With the takedown of the Pushdo/Cutwail, Bredolab and Rustock, the number of “zombified” US computers has decreased so much that the country is no longer considered one of the leading distributors of spam.
Even European countries have fallen down the ladder on the list of top spam sources, replaced by those located on the Asian and South American continent.
Having noticed that in some of the top spam countries the number of infected computers falls by a few percents as in others rises by nearly the same amount, Kaspersky Lab researchers have analyzed the information gathered on the top 11 countries on that list and have come to the conclusion that botnets in various countries are very likely run by the same people.

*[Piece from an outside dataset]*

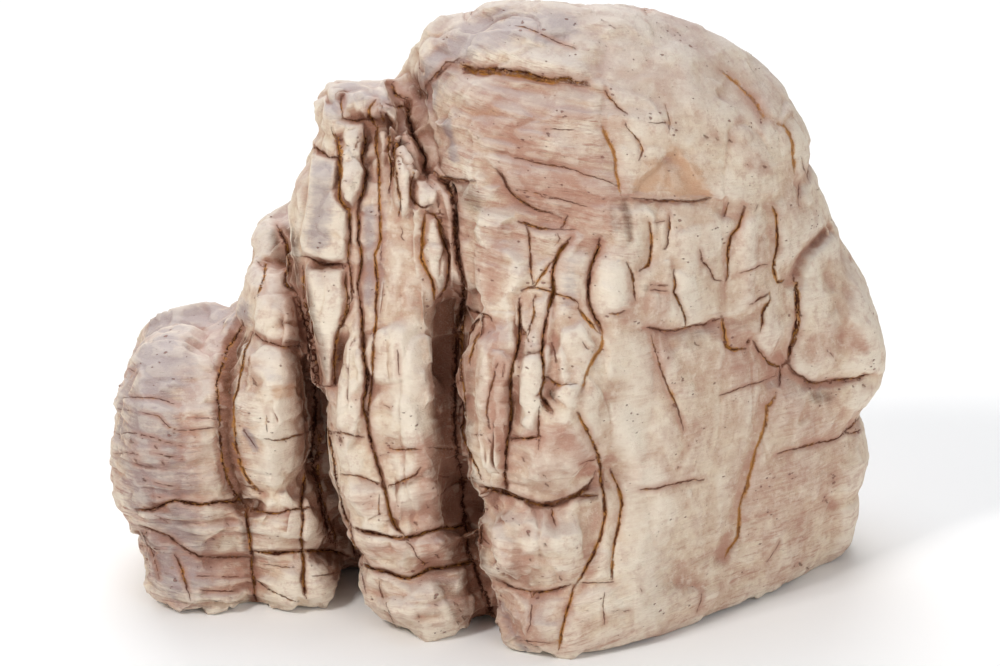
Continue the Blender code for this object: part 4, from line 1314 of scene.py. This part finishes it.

Taking into consideration the fact that the size of botnets continually changes and that there are smaller, “local” botnets in every country that interfere with the measuring of the weekly spam traffic, they have noticed that some of these countries present a similar dynamic when it comes to spam distribution, namely:
- India and Brazil;
- Ukraine, Taiwan and Thailand;
- Indonesia and Peru;
- Korea, Italy, Vietnam and Russia.
“Synchronous distribution of spam from countries located on different continents does not mean that computers in these countries are united in one big botnet,” explain the researchers. “Several small zombie networks can also operate synchronously, receiving commands for distributions from the same individuals.”
As botnets can be run from anywhere in the world, it stands to reason that the bot herders have decided to concentrate their infection efforts on countries that still don’t have effective laws regulating internet activity. Also, another logical step for them is to spread their botnets throughout various countries in case that one of them comes to the conclusion that a nation-wide alert to infected users (along with disinfection instructions) is a good idea.